Keep UNK in the forefront
With waning support for higher education, faculty can work together to keep UNK in the forefront by showcasing the strengths of their programs and telling their stories, highlighting the impact they have on the students they serve, supporting events such as “I Love NU Day” and connecting with Regents, Central Administration, legislators, alumni and community members who can also further tell these stories. UNK does make a difference.

Keep UNK growing
We are experiencing declining enrollments while serving increasingly diverse, nontraditional student populations. There are new and emerging initiatives on campus to help UNK better address these students and keep UNK growing. We are recruiting from Colorado and Kansas. The Office of Multicultural Affairs has become the Office of Student Diversity and Inclusion. The Admissions Office has initiated Conozca UNK to reach Spanish-speaking families. UNK is laying the groundwork for a first-generation initiative, which includes faculty in the planning. Faculty can work with these initiatives and capitalize on ways to recruit these students into their programs and provide meaningful supports to ensure their success. Faculty also are particularly influential in creating meaningful connections with students and providing quality learning experiences and there will be increased opportunities for them to showcase experiential learning occurring in their programs, which can be a drawing card for future Lopers.

Keep UNK vibrant
We are also challenged to keep UNK vibrant during times of declining fiscal resources and uneven enrollments. In an environment of “doing more with less,” some programs are trying to adjust to low enrollments while others are struggling to make current resources adequate for the growth they are experiencing. Recruiting and retaining highly qualified and diverse faculty is a challenge. As UNK continues to explore better ways to address these needs, faculty can advocate for their program needs and collaborate in new and creative ways to problem solve with other faculty with similar needs.

Keep UNK connected
Finally, the uncertainty that occurs during times of change creates tensions that can inadvertently break down communication and create barriers to collaboration. Instead of allowing that to happen, we need to keep UNK connected. To do this, we need to make sure we have a welcoming, respectful, supportive environment for students, faculty and staff. In general, we have a welcoming campus, but UNK’s recent diversity survey indicates some areas for improvement. In the spring, faculty were able to attend diversity forums on the survey and they can expect further opportunities for dialogue and professional development in the coming year. Faculty and staff also share a lot of the same concerns about UNK and have similar hopes and dreams for its future. Recently, UNK spearheaded a Kearney 2030 initiative that included both staff and faculty to help envision UNK’s future. As UNK continues to explore its future, faculty and staff can continue to help shape this vision.

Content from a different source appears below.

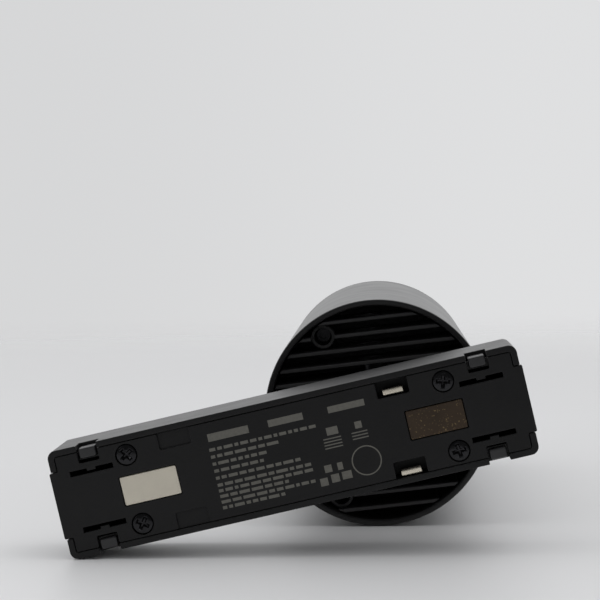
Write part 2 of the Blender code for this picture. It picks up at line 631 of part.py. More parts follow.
def led_mount(parent, finish):
    """A spool that carries heat from the light source back to the fins."""
    neck = 0.0130
    spool = turned("led_mount", [(0.0, MOUNT_START), (SINK_RADIUS, MOUNT_START), (SINK_RADIUS,
                                                                                  MOUNT_FLANGE_END),
                                 (neck, MOUNT_FLANGE_END), (neck, MOUNT_PLATE_START),
                                 (SINK_RADIUS, MOUNT_PLATE_START), (SINK_RADIUS, MOUNT_END),
                                 (0.0, MOUNT_END)],
                   finish, parent, 36)
    holes = bmesh.new()
    for angle in REAR_SCREW_ANGLES:
        x, z = REAR_SCREW_RADIUS * cos(angle), REAR_SCREW_RADIUS * sin(angle)
        add_prism(holes, circle(SCREW_CLEARANCE, 16, x, z), "Y", MOUNT_START - 0.001,
                  REAR_SCREW_END + 0.0004)
    for side in (1, -1):
        add_prism(holes, circle(SCREW_HOLE, 16, 0.0, side * HOLDER_SCREW_Z), "Y", MOUNT_END - 0.0042,
                  MOUNT_END + 0.001)
    add_prism(holes, circle(LEAD_HOLE, 20, LEAD_HOLE_X, 0.0), "Y", MOUNT_START - 0.001,
              MOUNT_FLANGE_END + 0.001)
    add_prism(holes, circle(LEAD_HOLE, 20, LEAD_HOLE_X, 0.0), "Y", MOUNT_PLATE_START - 0.001,
              MOUNT_END + 0.001)
    combine(spool, "DIFFERENCE", "mount_holes", holes, parent)


def light_engine(parent, paint):
    pad_half, cob_half = 0.0098, 0.0095
    prism("thermal_pad", rectangle(-pad_half, pad_half, -pad_half, pad_half), "Y", MOUNT_END + 0.0002,
          MOUNT_END + 0.0007, paint["pad"], parent)
    prism("led_cob", rectangle(-cob_half, cob_half, -cob_half, cob_half), "Y", COB_START, COB_END,
          paint["ceramic"], parent)
    prism("led_phosphor", circle(0.0070, 32), "Y", COB_END + 0.0002, COB_END + 0.0008, paint["phosphor"],
          parent)
    step = COB_END + FIT
    holder = turned("cob_holder", [(0.0150, HOLDER_START), (0.0190, HOLDER_START), (0.0190, HOLDER_END),
                                   (0.0092, HOLDER_END), (0.0088, step), (0.0150, step)],
                    paint["white_plastic"], parent, 32)
    holes = bmesh.new()
    for side in (1, -1):
        add_prism(holes, circle(SCREW_HOLE, 16, 0.0, side * HOLDER_SCREW_Z), "Y", MOUNT_END,
                  HOLDER_END + 0.001)
    combine(holder, "DIFFERENCE", "holder_holes", holes, parent)
    for name, side, finish in (("red", 1, paint["lead_red"]), ("black", -1, paint["lead_black"])):
        z = side * 0.0011
        x = LEAD_HOLE_X
        route = ((x, SLOT_DEPTH + 0.0005, z), (x, SINK_END + 0.0030, z),
                 (x, 0.5 * (SINK_END + MOUNT_END), z),
                 (x, MOUNT_END, z), (x + 0.0006, MOUNT_END + 0.0020, z),
                 (x - 0.0002, MOUNT_END + 0.0032, z),
                 (x - 0.0012, MOUNT_END + 0.0034, z))
        wire(f"lead_{name}_head", route, LEAD_RADIUS, finish, parent)


def reflector(parent, finish):
    """A parabolic bowl from the light source to a flange under the glass."""
    start_radius, end_radius, thick = 0.0095, 0.0250, 0.0010
    steepness = (end_radius ** 2 - start_radius ** 2) / (REFLECTOR_END - REFLECTOR_START)
    apex = REFLECTOR_START - start_radius ** 2 / steepness
    steps = 7
    stations = [REFLECTOR_START + (REFLECTOR_END - REFLECTOR_START) * (k / steps) ** 1.3 for k in range(steps + 1)]
    inside = [(sqrt(steepness * (y - apex)), y) for y in stations]
    outside = [(radius + thick, y) for radius, y in inside[:-1]]
    lip = [(end_radius + thick, REFLECTOR_END - 0.0012), (0.0277, REFLECTOR_END - 0.0012),
           (0.0277, REFLECTOR_END)]
    turned("reflector", outside + lip + inside[::-1], finish, parent, 32)


def front_end(parent, paint):
    turned("front_glass", [(0.0, GLASS_START), (0.0275, GLASS_START), (0.0275, GLASS_END), (0.0,
                                                                                            GLASS_END)],
           paint["glass"], parent)
    turned("glass_gasket", [(0.0256, GLASS_END + FIT), (0.0278, GLASS_END + FIT), (0.0278,
                                                                                   GLASS_END + 0.0012),
                            (0.0256, GLASS_END + 0.0012)], paint["rubber"], parent, 32)
    seat = GLASS_END + 0.0015
    turned("front_bezel", [(0.0252, seat), (SINK_RADIUS, seat), (SINK_RADIUS, TUBE_END + FIT),
                           (HEAD_RADIUS, TUBE_END + FIT), (HEAD_RADIUS, HEAD_LENGTH - 0.0005),
                           (HEAD_RADIUS - 0.0005, HEAD_LENGTH), (0.0272, HEAD_LENGTH)],
           paint["black_paint"], parent, ROUND_SIDES)


# ---------------------------------------------------------------- assembly

def stand_on_origin(root):
    """Moves the whole spotlight so that the middle of its box's floor is the origin."""
    bpy.context.view_layer.update()
    graph = bpy.context.evaluated_depsgraph_get()
    corners = []
    for piece in bpy.context.scene.objects:
        if piece.type in ("MESH", "CURVE") and not piece.hide_render:
            shape = piece.evaluated_get(graph).to_mesh()
            corners += [piece.matrix_world @ vertex.co for vertex in shape.vertices]
            piece.evaluated_get(graph).to_mesh_clear()
    low = Vector([min(c[k] for c in corners) for k in range(3)])
    high = Vector([max(c[k] for c in corners) for k in range(3)])
    root.location -= Vector(((low.x + high.x) / 2, (low.y + high.y) / 2, low.z))


def main():
    clear_scene()
    paint = {
        "black_plastic": material("black_plastic", (0.012, 0.012, 0.013), 0.45),
        "black_paint": material("black_paint", (0.014, 0.014, 0.015), 0.42),
        "black_anodised": material("black_anodised", (0.010, 0.010, 0.011), 0.50),
        "black_steel": material("black_steel", (0.015, 0.015, 0.016), 0.35, 0.6),
        "steel": material("steel", (0.55, 0.55, 0.56), 0.30, 1.0),
        "magnet_bright": material("magnet_bright", (0.62, 0.56, 0.48), 0.25, 1.0),
        "magnet_film": material("magnet_film", (0.16, 0.10, 0.05), 0.35, 0.7),
        "brass": material("brass", (0.75, 0.66, 0.45), 0.28, 1.0),
        "board": material("board", (0.02, 0.16, 0.06), 0.45),
        "ferrite": material("ferrite", (0.05, 0.05, 0.055), 0.60),
        "capacitor": material("capacitor", (0.03, 0.04, 0.10), 0.35),
        "chip": material("chip", (0.02, 0.02, 0.02), 0.55),
        "white_plastic": material("white_plastic", (0.80, 0.80, 0.78), 0.45),
        "lead_red": material("lead_red", (0.60, 0.03, 0.02), 0.45),
        "lead_black": material("lead_black", (0.02, 0.02, 0.02), 0.45),
        "pad": material("pad", (0.45, 0.47, 0.50), 0.80),
        "ceramic": material("ceramic", (0.85, 0.85, 0.82), 0.40),
        "phosphor": material("phosphor", (0.90, 0.70, 0.12), 0.50),
        "mirror": material("mirror", (0.90, 0.90, 0.91), 0.12, 1.0),
        "aluminium": material("aluminium", (0.60, 0.61, 0.62), 0.35, 1.0),
        "glass": material("glass", (0.90, 0.93, 0.93), 0.03),
        "rubber": material("rubber", (0.03, 0.03, 0.03), 0.70),
    }
    root = carrier("spotlight", (0.0, 0.0, 0.0), 0.0, None)
    adapter = carrier("adapter_axis", (0.0, 0.0, HEAD_RADIUS), ADAPTER_ROLL, root)
    arm_axis = carrier("arm_axis", (0.0, 0.0, HEAD_RADIUS), HEAD_ROLL, root)
    head = carrier("tilt_axis", (0.0, PIVOT_Y, 0.0), 0.0, arm_axis, (0.0, PIVOT_Y, 0.0))

    adapter_housing(adapter, paint["black_plastic"])
    adapter_cover(adapter, paint["black_plastic"])
    cover_screws(adapter, paint["black_steel"])
    magnets(adapter, paint["magnet_bright"], paint["magnet_film"], paint["black_plastic"])
    latches(adapter, paint["black_plastic"], paint["steel"])
    contacts(adapter, paint["brass"])
    driver(adapter, paint)

    swivel(arm_axis, paint)
    arm(arm_axis, paint["black_paint"])

    head_housing(head, paint["black_paint"])
    heat_sink(head, paint["black_anodised"])
    head_screws(head, paint["black_steel"])
    pivot(head, paint["black_steel"], paint["white_plastic"])
    led_mount(head, paint["aluminium"])
    light_engine(head, paint)
    reflector(head, paint["mirror"])
    front_end(head, paint)

    stand_on_origin(root)


main()
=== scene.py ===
"""Looks of the track spotlight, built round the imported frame.

Shapes are drawn in millimetres in the spotlight's own coordinates: the origin is where the swivel
axis meets the plane of the rear rim, y runs forward along the head, x to the right and z up. The
adapter and the head each have their own roll about that axis, read from the frame's joints.
"""

import json
import random
from math import asin, cos, pi, radians, sin, sqrt, tau

import bmesh
import bpy
from mathutils import Matrix, Vector


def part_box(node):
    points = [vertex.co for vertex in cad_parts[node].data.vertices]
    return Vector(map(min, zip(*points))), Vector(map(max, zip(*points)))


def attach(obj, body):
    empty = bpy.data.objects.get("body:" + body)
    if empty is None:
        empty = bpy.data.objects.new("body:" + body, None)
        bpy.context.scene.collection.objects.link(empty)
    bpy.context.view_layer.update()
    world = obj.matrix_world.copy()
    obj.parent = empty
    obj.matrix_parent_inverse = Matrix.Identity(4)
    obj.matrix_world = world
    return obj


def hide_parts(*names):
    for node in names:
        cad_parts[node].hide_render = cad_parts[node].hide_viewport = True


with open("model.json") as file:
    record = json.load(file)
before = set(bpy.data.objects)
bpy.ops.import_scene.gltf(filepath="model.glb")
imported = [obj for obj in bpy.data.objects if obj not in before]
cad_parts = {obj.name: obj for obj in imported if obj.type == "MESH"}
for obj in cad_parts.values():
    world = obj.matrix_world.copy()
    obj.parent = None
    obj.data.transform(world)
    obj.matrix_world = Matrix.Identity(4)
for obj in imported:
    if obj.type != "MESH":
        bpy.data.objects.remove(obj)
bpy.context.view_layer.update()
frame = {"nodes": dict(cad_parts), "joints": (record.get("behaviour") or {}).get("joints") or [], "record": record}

MM = 0.001
GAP = 0.3
JOINTS = {joint["name"]: joint for joint in frame["joints"]}
AXIS = Vector(JOINTS["swivel"]["pos_m"])
REAR_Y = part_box("head_housing")[0].y
HEAD_ROLL = asin(JOINTS["tilt"]["axis"][0])
ADAPTER_ROLL = asin(JOINTS["latch_1_press"]["axis"][0])
PIVOT_Y = (JOINTS["tilt"]["pos_m"][1] - REAR_Y) / MM


def roll_frame(roll):
    return Matrix.Translation((AXIS.x, REAR_Y, AXIS.z)) @ Matrix.Rotation(-roll, 4, "Y")


ADAPTER = roll_frame(ADAPTER_ROLL)
HEAD = roll_frame(HEAD_ROLL)

# Adapter, in millimetres
FACE_Y = (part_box("adapter_housing")[0].y - REAR_Y) / MM
BACK_Y = (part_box("adapter_housing")[1].y - REAR_Y) / MM
LEFT_X = -79.5
RIGHT_X = 36.8
HALF_WIDTH = 13.5
CASE_WALL = 1.5
BACK_WALL = 1.8
CORNER = 2.0
COVER_TOP = FACE_Y + 0.2
COVER_BACK = COVER_TOP + 2.2
COVER_EDGE = CASE_WALL + 0.15
TONGUE_HALF = 8.2
LATCH_X = (-69.7, 27.0)
LATCH_Z = 11.35
LATCH_HALF = (2.1, 1.3)
LATCH_WINDOW = (2.55, 9.05)
LATCH_SLOT = 6.2
SLIT_X = (1.1, 5.35)
SLIT_Z = (6.3, 7.6)
SCREW_X = (-60.6, 18.0)
SCREW_Z = 8.6
SCREW_HOLE = 1.5
SCREW_SEAT = 2.7
SCREW_HEAD = 2.5
SCREW_SHANK = 1.2
SCREW_LENGTH = 9.5
BOSS_RADIUS = 3.0
MAGNET_X = (-56.6, 14.4)
MAGNET_HALF = (7.0, 3.5)
MAGNET_FIT = 0.2
MAGNET_THICK = 4.0
CONTACT_X = (-48.4, 5.7)
CONTACT_Z = (9.0, -11.0)
CONTACT_HALF = (2.45, 0.65)
RECESS = (3.9, 7.9)
POCKET_DEPTH = 0.6
STOP_RADIUS = 9.5
STOP_ANGLE = radians(165) + 1.1 / STOP_RADIUS
STOP_PIN_END = BACK_Y + 3.0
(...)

Title: Associate professor of teacher education
Years at UNK: 16
Education: Bachelor of Arts, elementary education, Andrews University, 1988; Master of Science, special education, cross-categorical disabilities, University of Oregon, 1989; Doctorate, special education policy integration, secondary emphasis in early childhood education, University of Kansas, 2002.
Career: Primary grades teacher, Tillamook Elementary School (Oregon), 1989-91; Special education instructor, Walla Walla College (Washington), 1991-92; Research assistant/practicum supervisor, Utah State University, Center for Persons with Disabilities, 1992-94; Grades 1-2 teacher, Park City Jewish Center Religious School (Utah), 1996-97; PK-6 administrator, Park City Jewish Center Religious School, 1997-98; Special projects assistant, regional Head Start program, 1998; Graduate assistant/practicum student supervisor, University of Kansas, Educare and Jayhawk Learning Center, 1999-2000; Research evaluator, University of Kansas, Institute for Educational Research and Public Service, 2001-03; Assistant professor, UNK, 2003-08; Associate professor, UNK, 2009-present.
Awards: David Stevenson Faculty Senate Distinguished Service Award, UNK, 2018; Outstanding Teaching and Instructional Creativity Award, University of Nebraska, 2014; Creative Teaching Award, UNK, 2011-13; College of Education Outstanding Service Award, UNK, 2013; Academy for Teacher Education Excellence inductee, UNK, 2012; Nebraska Children’s Champion Award, Region VII Head Start, 2012; Mortar Board Faculty Recognition, UNK, 2008, 2017.